Isolate every line in the records below with "loose" in it.

Collected data entries:

.....

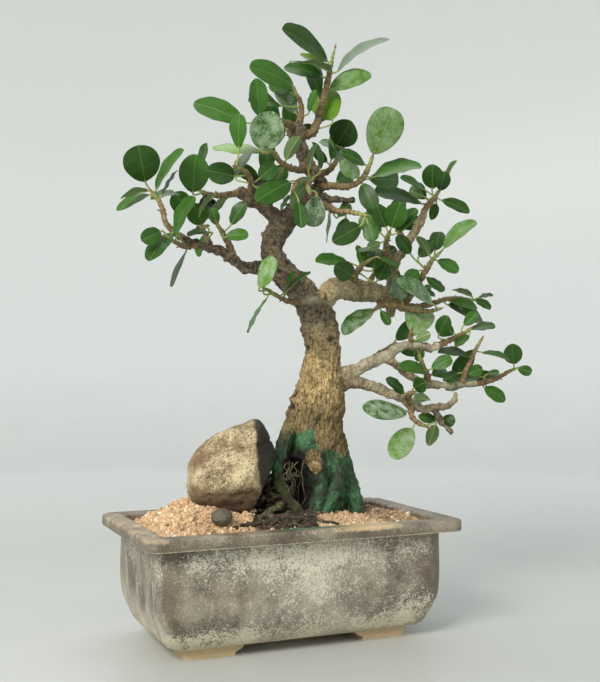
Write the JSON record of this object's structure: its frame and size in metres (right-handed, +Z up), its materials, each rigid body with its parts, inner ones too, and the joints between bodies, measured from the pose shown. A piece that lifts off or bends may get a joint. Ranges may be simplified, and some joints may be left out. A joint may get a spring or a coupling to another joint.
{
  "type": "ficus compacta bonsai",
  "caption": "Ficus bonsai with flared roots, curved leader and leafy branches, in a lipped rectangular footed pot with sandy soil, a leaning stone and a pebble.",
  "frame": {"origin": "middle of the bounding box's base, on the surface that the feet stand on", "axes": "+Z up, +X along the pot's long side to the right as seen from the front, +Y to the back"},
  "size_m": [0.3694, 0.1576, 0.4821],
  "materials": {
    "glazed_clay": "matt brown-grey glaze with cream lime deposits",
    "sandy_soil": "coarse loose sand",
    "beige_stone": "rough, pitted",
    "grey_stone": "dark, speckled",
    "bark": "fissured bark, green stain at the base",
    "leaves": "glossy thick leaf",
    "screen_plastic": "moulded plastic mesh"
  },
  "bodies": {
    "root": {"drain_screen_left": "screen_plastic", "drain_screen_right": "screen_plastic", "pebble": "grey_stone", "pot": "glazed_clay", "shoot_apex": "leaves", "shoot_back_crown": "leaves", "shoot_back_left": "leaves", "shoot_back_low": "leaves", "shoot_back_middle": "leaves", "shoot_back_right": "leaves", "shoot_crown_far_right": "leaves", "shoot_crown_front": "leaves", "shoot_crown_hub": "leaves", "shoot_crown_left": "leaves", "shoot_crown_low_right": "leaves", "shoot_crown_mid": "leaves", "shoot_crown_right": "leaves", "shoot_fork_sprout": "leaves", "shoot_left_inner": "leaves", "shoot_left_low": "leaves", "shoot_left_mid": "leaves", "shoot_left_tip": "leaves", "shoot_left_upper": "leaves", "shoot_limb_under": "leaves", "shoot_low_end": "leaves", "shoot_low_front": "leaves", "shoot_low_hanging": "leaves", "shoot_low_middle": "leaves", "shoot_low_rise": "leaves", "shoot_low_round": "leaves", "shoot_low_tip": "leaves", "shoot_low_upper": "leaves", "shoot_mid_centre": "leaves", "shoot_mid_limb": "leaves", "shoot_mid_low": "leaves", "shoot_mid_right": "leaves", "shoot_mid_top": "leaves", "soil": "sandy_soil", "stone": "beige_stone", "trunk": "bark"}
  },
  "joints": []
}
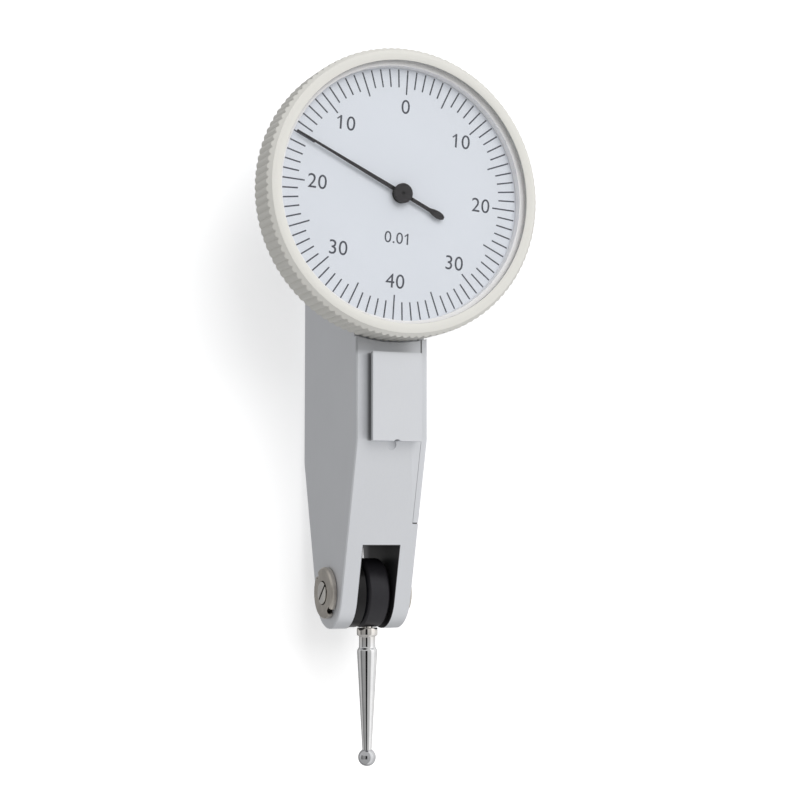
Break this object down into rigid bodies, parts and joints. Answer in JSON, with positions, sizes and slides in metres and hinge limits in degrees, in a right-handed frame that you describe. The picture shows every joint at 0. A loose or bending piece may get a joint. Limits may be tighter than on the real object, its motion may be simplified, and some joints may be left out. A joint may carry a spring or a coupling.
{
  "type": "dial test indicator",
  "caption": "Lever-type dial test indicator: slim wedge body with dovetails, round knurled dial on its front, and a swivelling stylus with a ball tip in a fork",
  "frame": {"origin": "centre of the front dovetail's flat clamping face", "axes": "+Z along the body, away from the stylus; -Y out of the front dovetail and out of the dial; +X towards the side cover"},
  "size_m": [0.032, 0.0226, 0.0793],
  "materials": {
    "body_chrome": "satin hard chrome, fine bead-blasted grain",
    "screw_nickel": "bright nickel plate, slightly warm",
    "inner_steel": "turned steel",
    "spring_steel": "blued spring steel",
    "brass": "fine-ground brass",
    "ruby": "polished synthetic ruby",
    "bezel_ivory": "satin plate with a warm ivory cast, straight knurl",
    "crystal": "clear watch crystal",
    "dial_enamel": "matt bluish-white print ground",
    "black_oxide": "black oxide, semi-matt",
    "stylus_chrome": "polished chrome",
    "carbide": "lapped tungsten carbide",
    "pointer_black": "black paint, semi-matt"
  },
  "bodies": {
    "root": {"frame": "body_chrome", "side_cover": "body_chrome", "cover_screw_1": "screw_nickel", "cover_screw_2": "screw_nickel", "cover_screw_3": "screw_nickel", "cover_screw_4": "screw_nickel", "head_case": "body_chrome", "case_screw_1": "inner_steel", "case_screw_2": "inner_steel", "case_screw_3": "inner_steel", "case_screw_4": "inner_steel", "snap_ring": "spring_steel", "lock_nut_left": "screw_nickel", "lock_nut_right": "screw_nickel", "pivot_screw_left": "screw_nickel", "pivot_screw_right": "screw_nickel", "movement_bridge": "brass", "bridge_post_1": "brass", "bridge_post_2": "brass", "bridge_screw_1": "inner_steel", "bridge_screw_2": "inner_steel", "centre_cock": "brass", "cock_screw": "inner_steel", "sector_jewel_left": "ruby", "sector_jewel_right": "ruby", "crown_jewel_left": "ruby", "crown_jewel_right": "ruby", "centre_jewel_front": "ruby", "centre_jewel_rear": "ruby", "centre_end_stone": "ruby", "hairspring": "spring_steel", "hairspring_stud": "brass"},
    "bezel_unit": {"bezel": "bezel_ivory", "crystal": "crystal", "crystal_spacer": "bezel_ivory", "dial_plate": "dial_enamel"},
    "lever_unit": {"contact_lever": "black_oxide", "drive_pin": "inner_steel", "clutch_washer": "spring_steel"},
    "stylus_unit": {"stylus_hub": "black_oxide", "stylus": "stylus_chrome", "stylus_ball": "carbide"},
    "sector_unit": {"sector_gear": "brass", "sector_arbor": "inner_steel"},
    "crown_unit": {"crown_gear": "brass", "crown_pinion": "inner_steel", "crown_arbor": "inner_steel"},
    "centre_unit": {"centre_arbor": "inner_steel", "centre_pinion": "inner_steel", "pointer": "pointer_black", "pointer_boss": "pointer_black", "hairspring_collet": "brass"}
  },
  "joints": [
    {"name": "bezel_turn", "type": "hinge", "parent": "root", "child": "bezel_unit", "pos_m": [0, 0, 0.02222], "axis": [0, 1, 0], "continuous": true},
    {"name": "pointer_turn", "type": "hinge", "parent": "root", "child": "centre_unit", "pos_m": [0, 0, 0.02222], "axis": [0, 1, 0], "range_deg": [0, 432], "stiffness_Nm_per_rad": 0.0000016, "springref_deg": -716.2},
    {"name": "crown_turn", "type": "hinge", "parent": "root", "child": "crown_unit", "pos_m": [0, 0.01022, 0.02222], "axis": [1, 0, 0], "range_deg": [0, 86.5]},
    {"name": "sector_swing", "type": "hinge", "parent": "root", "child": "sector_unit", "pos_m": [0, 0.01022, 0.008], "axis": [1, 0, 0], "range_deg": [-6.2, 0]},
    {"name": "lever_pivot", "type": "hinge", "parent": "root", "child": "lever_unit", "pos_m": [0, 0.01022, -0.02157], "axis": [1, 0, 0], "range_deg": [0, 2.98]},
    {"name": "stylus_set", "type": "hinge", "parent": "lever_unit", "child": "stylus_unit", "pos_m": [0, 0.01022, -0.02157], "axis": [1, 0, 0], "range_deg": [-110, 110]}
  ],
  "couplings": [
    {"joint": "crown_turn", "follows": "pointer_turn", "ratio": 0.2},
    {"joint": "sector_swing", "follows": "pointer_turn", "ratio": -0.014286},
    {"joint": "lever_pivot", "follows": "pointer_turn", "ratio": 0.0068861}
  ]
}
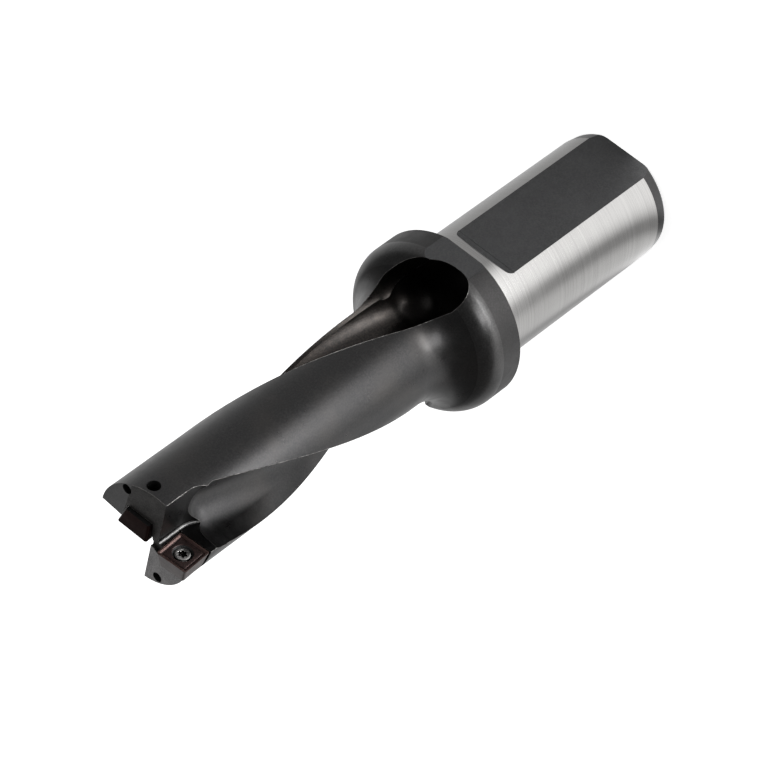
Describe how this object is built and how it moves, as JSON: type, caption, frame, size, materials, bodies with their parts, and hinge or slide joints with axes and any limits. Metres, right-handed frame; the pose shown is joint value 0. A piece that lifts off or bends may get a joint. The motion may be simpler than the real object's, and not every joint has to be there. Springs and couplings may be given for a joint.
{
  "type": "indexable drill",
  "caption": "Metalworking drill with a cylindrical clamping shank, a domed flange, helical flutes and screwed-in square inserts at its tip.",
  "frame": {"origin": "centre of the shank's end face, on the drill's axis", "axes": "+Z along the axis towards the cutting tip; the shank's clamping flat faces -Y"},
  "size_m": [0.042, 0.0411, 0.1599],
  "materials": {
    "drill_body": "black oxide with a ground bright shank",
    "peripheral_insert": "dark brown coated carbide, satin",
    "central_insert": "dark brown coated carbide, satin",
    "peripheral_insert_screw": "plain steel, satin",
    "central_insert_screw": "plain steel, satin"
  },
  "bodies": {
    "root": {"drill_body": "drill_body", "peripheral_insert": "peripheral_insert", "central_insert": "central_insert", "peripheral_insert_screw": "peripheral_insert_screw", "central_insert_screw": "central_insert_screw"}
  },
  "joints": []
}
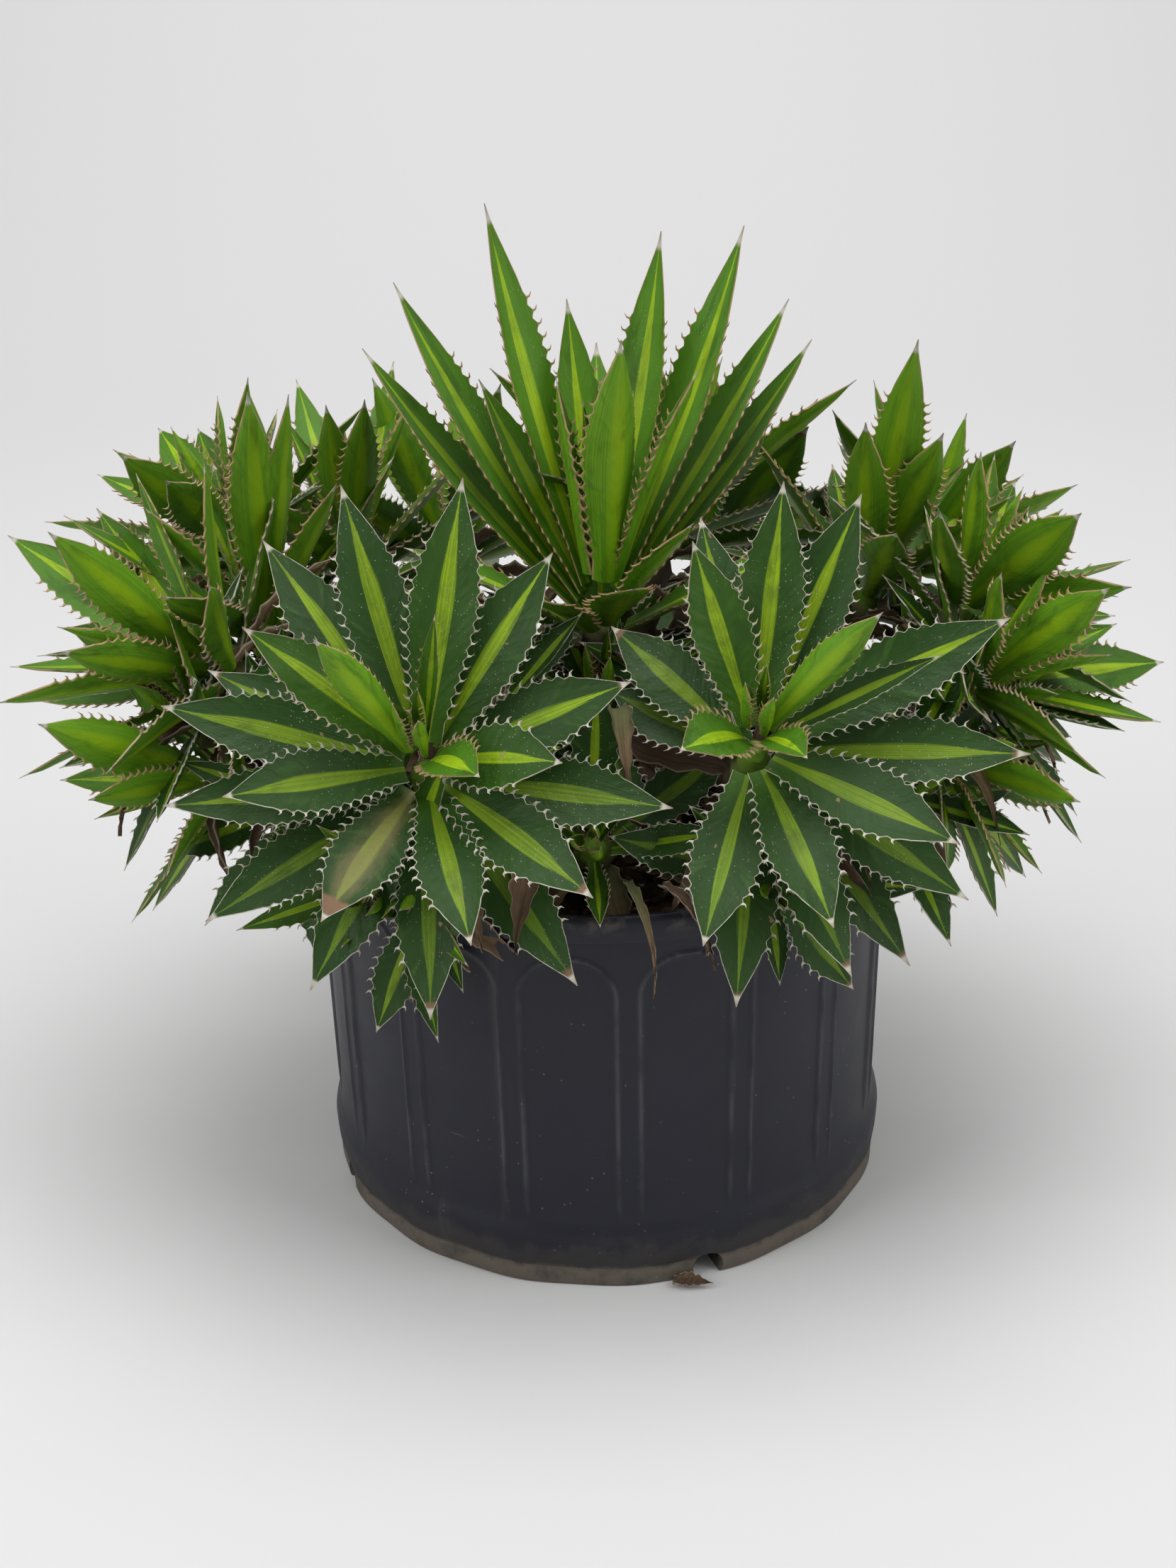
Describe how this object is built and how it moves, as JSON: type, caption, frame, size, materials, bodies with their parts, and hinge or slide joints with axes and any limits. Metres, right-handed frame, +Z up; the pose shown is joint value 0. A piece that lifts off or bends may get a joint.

.....

- **TASK OUTPUT**
    "sandy_soil": "coarse loose sand",
Break this object down into rigid bodies, parts and joints. Answer in JSON, with positions, sizes and slides in metres and hinge limits in degrees, in a right-handed frame that you describe. The picture shows every joint at 0. A loose or bending piece may get a joint. Limits may be tighter than on the real object, its motion may be simplified, and some joints may be left out. A joint may carry a spring or a coupling.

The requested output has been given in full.